Your task is to repeat only the lines from the one with "Continue the three.js" through the one with "g.relief(scratch, 0.00003), Metallic=1.0)", exactly as they stand, both ends included.

§ Task data:
_ _ _ _ _ _ _

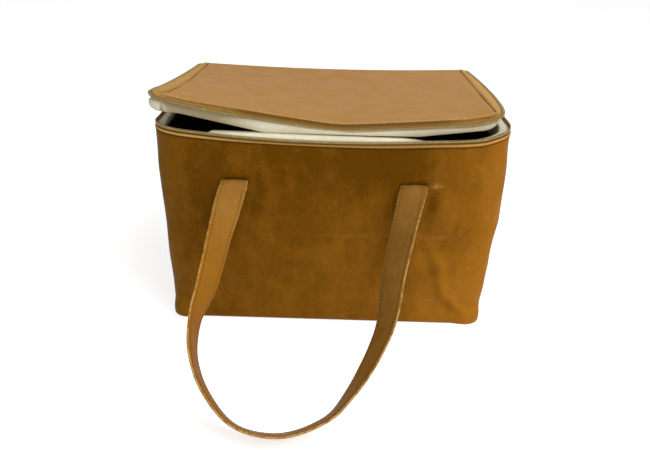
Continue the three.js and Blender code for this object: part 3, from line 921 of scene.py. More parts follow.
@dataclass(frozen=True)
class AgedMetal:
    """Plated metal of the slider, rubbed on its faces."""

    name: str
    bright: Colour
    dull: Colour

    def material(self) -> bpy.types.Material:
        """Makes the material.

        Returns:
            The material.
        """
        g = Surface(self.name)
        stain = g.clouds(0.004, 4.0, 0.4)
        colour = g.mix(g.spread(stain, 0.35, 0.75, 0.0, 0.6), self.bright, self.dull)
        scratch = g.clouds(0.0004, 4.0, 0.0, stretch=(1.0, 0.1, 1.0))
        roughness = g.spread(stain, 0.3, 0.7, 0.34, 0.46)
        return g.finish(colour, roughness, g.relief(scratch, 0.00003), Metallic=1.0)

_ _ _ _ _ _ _

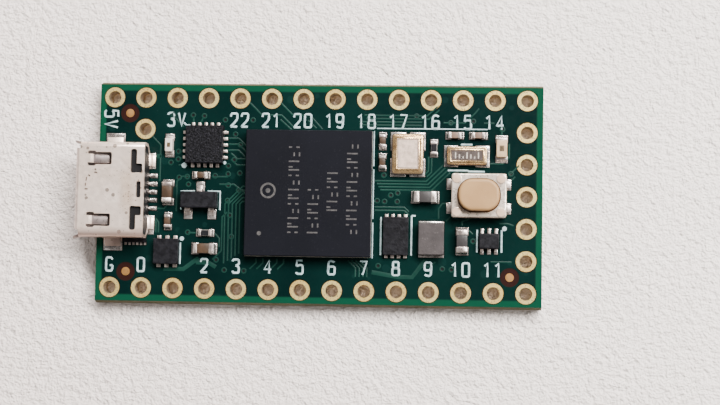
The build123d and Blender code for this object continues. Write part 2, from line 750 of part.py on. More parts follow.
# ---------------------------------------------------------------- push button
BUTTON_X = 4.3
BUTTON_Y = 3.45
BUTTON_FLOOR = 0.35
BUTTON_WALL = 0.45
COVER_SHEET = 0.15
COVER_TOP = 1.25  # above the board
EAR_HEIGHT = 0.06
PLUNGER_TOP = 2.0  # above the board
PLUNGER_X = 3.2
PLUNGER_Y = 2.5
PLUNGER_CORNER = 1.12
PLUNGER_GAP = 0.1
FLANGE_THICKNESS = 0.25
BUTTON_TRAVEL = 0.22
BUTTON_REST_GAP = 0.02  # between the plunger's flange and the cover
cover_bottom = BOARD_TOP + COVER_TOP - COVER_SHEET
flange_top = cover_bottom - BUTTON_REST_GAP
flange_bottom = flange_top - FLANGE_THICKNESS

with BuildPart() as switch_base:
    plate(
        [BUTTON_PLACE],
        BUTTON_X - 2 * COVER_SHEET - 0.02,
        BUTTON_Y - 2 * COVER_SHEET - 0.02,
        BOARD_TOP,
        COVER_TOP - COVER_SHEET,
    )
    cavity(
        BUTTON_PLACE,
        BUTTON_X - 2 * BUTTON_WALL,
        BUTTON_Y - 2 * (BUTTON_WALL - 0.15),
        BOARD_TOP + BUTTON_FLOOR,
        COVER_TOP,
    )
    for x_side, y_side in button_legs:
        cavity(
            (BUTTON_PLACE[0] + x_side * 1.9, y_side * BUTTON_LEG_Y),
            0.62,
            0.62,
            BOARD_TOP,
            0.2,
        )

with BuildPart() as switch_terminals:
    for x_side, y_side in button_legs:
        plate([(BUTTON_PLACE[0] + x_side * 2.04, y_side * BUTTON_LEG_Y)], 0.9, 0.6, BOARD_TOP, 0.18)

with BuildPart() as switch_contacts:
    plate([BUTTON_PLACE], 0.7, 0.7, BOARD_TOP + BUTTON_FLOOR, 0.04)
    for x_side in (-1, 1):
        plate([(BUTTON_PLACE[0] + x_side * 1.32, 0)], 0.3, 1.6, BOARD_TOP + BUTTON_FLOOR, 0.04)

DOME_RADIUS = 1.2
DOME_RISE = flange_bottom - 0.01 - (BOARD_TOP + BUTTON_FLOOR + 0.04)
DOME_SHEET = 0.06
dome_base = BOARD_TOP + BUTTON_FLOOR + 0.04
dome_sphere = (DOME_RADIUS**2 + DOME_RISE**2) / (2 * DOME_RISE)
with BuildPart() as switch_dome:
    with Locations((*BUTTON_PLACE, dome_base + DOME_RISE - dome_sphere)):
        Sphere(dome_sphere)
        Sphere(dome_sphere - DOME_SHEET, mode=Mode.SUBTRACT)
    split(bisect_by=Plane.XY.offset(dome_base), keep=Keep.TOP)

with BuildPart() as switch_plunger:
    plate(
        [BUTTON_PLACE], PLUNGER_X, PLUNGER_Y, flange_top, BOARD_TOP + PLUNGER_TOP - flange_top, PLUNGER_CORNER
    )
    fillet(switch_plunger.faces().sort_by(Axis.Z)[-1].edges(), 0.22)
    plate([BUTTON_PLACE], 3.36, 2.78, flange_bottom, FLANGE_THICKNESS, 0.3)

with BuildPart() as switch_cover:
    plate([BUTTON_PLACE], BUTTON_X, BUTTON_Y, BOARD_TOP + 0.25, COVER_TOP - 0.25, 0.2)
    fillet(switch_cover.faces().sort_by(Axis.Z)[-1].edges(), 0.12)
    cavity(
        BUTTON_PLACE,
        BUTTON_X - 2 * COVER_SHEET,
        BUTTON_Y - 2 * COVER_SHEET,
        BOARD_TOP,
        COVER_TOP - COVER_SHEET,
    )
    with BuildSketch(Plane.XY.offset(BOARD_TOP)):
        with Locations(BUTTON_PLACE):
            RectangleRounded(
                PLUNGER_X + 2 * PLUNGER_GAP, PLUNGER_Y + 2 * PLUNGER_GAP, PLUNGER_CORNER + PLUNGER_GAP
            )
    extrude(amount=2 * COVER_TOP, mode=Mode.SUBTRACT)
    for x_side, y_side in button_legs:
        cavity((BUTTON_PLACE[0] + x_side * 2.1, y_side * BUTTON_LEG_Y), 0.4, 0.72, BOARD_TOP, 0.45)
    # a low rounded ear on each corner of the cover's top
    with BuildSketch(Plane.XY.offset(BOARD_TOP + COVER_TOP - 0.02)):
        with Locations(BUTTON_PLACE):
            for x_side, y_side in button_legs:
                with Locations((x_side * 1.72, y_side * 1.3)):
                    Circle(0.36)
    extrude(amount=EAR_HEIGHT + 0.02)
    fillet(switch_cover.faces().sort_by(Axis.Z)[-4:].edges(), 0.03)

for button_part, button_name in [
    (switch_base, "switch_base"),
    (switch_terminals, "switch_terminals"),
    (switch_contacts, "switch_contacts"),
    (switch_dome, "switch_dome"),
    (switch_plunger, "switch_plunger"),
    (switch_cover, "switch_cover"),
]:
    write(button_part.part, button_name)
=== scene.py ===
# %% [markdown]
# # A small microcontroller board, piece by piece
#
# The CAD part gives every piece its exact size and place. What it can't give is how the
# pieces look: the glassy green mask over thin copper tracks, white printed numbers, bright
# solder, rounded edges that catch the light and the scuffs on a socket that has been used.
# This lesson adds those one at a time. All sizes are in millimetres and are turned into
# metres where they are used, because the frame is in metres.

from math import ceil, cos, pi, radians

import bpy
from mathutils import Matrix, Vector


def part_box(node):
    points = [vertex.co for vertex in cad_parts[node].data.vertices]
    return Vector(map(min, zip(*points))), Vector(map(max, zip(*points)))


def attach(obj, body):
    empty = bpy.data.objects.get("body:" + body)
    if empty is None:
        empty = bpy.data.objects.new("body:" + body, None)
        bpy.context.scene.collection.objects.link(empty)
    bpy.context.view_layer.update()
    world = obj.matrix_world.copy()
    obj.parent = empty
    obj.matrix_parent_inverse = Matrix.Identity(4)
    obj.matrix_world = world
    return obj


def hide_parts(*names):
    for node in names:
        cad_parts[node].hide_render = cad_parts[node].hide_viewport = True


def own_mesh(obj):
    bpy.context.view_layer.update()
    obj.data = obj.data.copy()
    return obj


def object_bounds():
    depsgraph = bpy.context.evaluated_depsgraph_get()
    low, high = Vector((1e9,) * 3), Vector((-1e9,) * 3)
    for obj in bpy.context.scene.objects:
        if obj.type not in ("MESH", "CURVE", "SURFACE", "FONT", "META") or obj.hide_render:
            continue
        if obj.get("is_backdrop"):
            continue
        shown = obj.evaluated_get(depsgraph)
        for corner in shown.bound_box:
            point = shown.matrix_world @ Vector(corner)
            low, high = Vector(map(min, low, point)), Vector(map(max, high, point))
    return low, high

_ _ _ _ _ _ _

§ Result below:
Continue the three.js and Blender code for this object: part 3, from line 921 of scene.py. More parts follow.
@dataclass(frozen=True)
class AgedMetal:
    """Plated metal of the slider, rubbed on its faces."""

    name: str
    bright: Colour
    dull: Colour

    def material(self) -> bpy.types.Material:
        """Makes the material.

        Returns:
            The material.
        """
        g = Surface(self.name)
        stain = g.clouds(0.004, 4.0, 0.4)
        colour = g.mix(g.spread(stain, 0.35, 0.75, 0.0, 0.6), self.bright, self.dull)
        scratch = g.clouds(0.0004, 4.0, 0.0, stretch=(1.0, 0.1, 1.0))
        roughness = g.spread(stain, 0.3, 0.7, 0.34, 0.46)
        return g.finish(colour, roughness, g.relief(scratch, 0.00003), Metallic=1.0)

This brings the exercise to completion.